The Minister introduced CDP a mere two years after the introduction of the RJCP in June 2013, citing increases in welfare dependence under the program, and within two years was announcing consultations would begin to devise yet another remote employment scheme. See the discussion in Senate Estimates this week (link here) which outlined early moves to begin consultations for a new remote employment programs based on wages rather than income support.

While the Minister and the Department claim that the decision to replace the RJCP was based on strong analysis (refer paras 2.2 to 2.7 of the ANAO report), the underlying confusion identified by the ANAO strongly suggests that the decision was about politics as much as policy. In particular, the ANAO note in para 2.7 that the DPMC provided advice to the Government in October 2014 that there had been a significant reduction of 90 percent in jobseekers achieving 26 week employment outcomes compared to the previous year’s outcomes. Yet when requested to provide evidence to support the advice, DPMC were unable to do so.

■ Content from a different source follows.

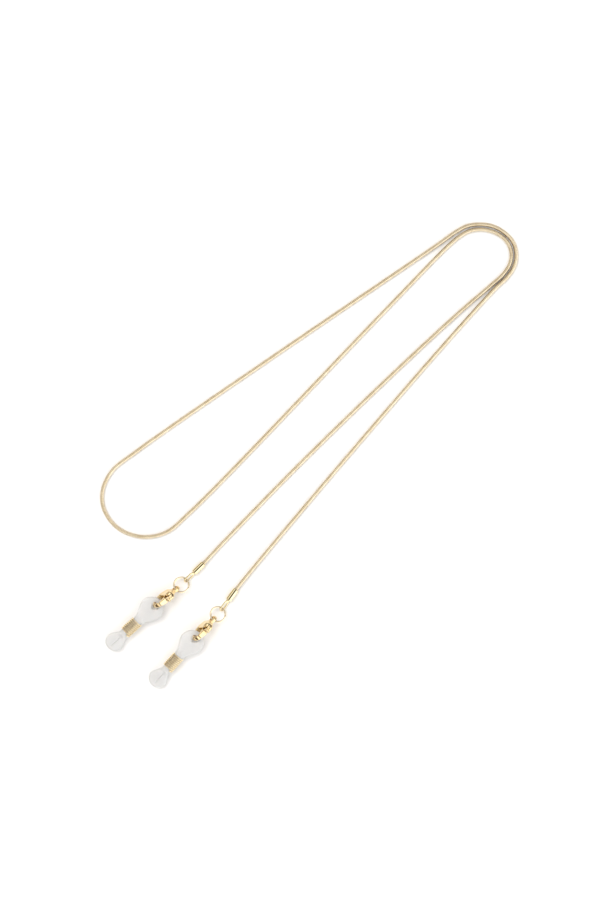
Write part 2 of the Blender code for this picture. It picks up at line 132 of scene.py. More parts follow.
# Temple grip and coil
LEAF_LENGTH = 11.0
COIL_LENGTH = 6.2
GRIP_HALF_THICK = 0.86
LEAF_EDGE_R = 0.66
LOBE_EDGE_R = 0.74
LOBE_CROWN = 0.22
LOBE_CROWN_REACH = 2.4
GRIP_CELL = 0.14
NECK_R = 1.60
NECK_START = 8.2
NECK_FULL_FROM = 10.9
NECK_FULL_IN_LOBE = 1.2
NECK_IN_LOBE = 2.6
RIM_WIDTH = 1.70
TEMPLE_SLIT_LENGTH = 4.4
TEMPLE_SLIT_WIDTH = 0.35
SLIT_FROM_COIL = 2.6
SLIT_SHOWS = 0.02
GRIP_DROP = radians(3.5)
GRIP_ROLL = radians(-10)
GRIP_ON_HOOK = 2.70
GRIP_BELOW_CLASP = 0.47
COIL_WIRE_R = 0.25
COIL_R = 2.00
COIL_PITCH = 0.70
COIL_TURNS = 8.2
COIL_STEPS = 36
COIL_SIDES = 14
COIL_START = LEAF_LENGTH + COIL_WIRE_R + RUNNING_GAP

ENDS = (
    {"side": "left", "mouth": (11.44, 21.82), "cap": 224.3, "clasp": 218.0, "grip": 222.5},
    {"side": "right", "mouth": (22.94, 12.61), "cap": 234.0, "clasp": 226.0, "grip": 228.0},
)


# ---------------------------------------------------------------- frames


def placed(parent, at, turn=(0.0, 0.0, 0.0)):
    """A frame at a place in its parent's, in millimetres, turned about Z, then Y, then X."""
    return parent @ Matrix.Translation(Vector(at)) @ Euler(turn, "XYZ").to_matrix().to_4x4()


def frames_of(end):
    """One end's frames, each a matrix in millimetres."""
    cap_turn, clasp_turn, grip_turn = (radians(end[k]) for k in ("cap", "clasp", "grip"))
    world = Matrix.Identity(4)
    cap = placed(world, (*end["mouth"], CAP_MOUTH_Z), (0.0, -CAP_RISE, cap_turn))
    ring = placed(cap, (RING_FROM_MOUTH, 0.0, 0.0), (0.0, CAP_RISE - RING_RISE, 0.0))
    swivel = placed(ring, (RING_R, 0.0, 0.0), (0.0, 0.0, clasp_turn - cap_turn))
    clasp = placed(swivel, (RING_R, 0.0, 0.0), (CLASP_LEAN, RING_RISE - CLASP_RISE, 0.0))
    hook = clasp @ Vector((BOW_U, 0.0, 0.0)) - Vector((0.0, 0.0, GRIP_BELOW_CLASP))
    pivot = placed(world, hook, (GRIP_ROLL, 0.0, grip_turn))
    moulding = placed(placed(pivot, (0.0, 0.0, 0.0), (0.0, GRIP_DROP, 0.0)), (-GRIP_ON_HOOK, 0.0, 0.0))
    return {"cap": cap, "ring": ring, "clasp": clasp, "moulding": moulding}


# ---------------------------------------------------------------- meshes


def piece(name, points, faces, frame_mm, finish, body, *nodes):
    """A piece from points in millimetres in a frame. It rides on a body and stands for CAD nodes."""
    mesh = bpy.data.meshes.new(name)
    mesh.from_pydata(np.asarray(points, float).tolist(), [], [list(f) for f in faces])
    mesh.transform(Matrix.Scale(MM, 4) @ frame_mm)
    mesh.update()
    mesh.shade_smooth()
    mesh.materials.append(finish)
    obj = bpy.data.objects.new(name, mesh)
    bpy.context.scene.collection.objects.link(obj)
    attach(obj, body)
    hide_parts(*nodes)
    return obj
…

If the decision to establish a new program in 2015 was justified, and the new program is working as the Minister claims then there would be no need for further change. On the other hand, if it is not working (as the cost data, breach data, and underspends suggest), then the Government needs to take responsibility for the failure and fix it. The Minister cannot have it both ways.

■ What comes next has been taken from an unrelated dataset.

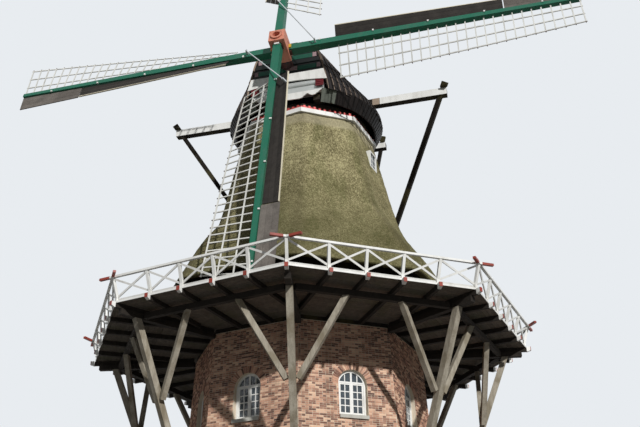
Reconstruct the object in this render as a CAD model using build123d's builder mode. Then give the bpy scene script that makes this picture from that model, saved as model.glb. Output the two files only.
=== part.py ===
from build123d import *

import math
import os

# Thatched gallery mill: octagonal brick base, timber gallery, thatched smock, turning cap and sails.
# Millimetres, +Z up. The origin is on the ground on the axis of the tower. Corner 0 of the octagon
# points to -Y, and corners and sides are counted anticlockwise as seen from above.

os.makedirs("parts", exist_ok=True)

# Octagon
sides = 8
side_turn = 360 / sides
half_side = math.radians(side_turn / 2)

# Fits
seat_gap = 0.3
panel_gap = 6.0
beam_gap = 50.0

# Brick base
storey_height = 3800.0
base_foot_radius = 4750.0
base_top_radius = 4175.0
base_height = 11600.0
base_wall = 560.0
floor_thickness = 180.0
ground_floor_thickness = 100.0

# Windows
window_width = 980.0
window_height = 1500.0
window_sill_height = 900.0
window_offset = 200.0
window_recess = 110.0
frame_width = 70.0
frame_depth = 90.0
glass_thickness = 8.0
sill_thickness = 110.0
sill_projection = 70.0

# Doors
door_sides = (3, 7)
door_width = 2300.0
door_height = 2700.0
door_rise = 350.0
door_recess = 180.0
door_frame_width = 120.0
door_frame_depth = 160.0
door_leaf_thickness = 55.0
door_leaf_gap = 6.0
door_leaf_set_back = 30.0
door_head_flattening = 20.0

# Gallery
deck_height = 11800.0
deck_thickness = 50.0
deck_edge_radius = 8010.0
joist_width = 110.0
joist_overhang = 170.0
joist_nose = 70.0
joist_nose_length = 135.0
corner_beam_width = 200.0
corner_beam_depth = 190.0
corner_beam_reach = 7820.0
edge_beam_radius = 7040.0
edge_beam_width = 160.0
strut_size = 210.0
strut_head_radius = 7180.0
strut_foot_height = 5000.0
side_strut_size = 170.0
side_strut_foot_height = 8950.0
side_strut_reach = 1770.0
side_strut_spread = 75.0

# Railing
rail_height = 810.0
rail_foot_radius = 7926.0
rail_lean = 274.0
rail_width = 90.0
rail_depth = 70.0
rail_overhang = 500.0
rail_bays = 5
end_bay_ratio = 1.084
post_width = 90.0
kick_height = 95.0
kick_thickness = 40.0
brace_width = 62.0
brace_thickness = 40.0
brace_head_drop = 84.0

# Smock
smock_wall_radius = 4150.0
smock_wall_thickness = 110.0
smock_knee_radius = 4000.0
lath_room = 45.0
eave_height = 1420.0
eave_radius = 5820.0
flare_height = 3270.0
flare_radius = 4800.0
hip_height = 4370.0
hip_radius = 4034.0
waist_height = 5180.0
waist_radius = 3700.0
thatch_foot_thickness = 330.0
thatch_hip_thickness = 280.0
thatch_head_thickness = 240.0
thatch_rise = 8920.0
thatch_top_radius = 2830.0
band_radius = 2930.0
band_height = 190.0
band_thickness = 60.0
curb_radius = 2780.0
curb_width = 330.0
curb_height = 160.0
dormer_side = 1
dormer_height = 7150.0
dormer_width = 620.0
dormer_tall = 760.0
dormer_frame = 60.0
dormer_depth = 420.0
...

In his recent Wentworth lecture, the Secretary of DPMC Dr Martin Parkinson, was critical of the constant change in the Indigenous affairs machinery of government. He pointed to the opportunity costs of fractured relationships between government and communities, constraints on knowledge transfer and capability which arise from what he termed ‘constant churn’. He could as easily have been discussion the recent history of remote employment programs.

At the moment, the Minister seems to be trying to walk on both sides of a barbed wire fence. No wonder he appears uncomfortable defending his record.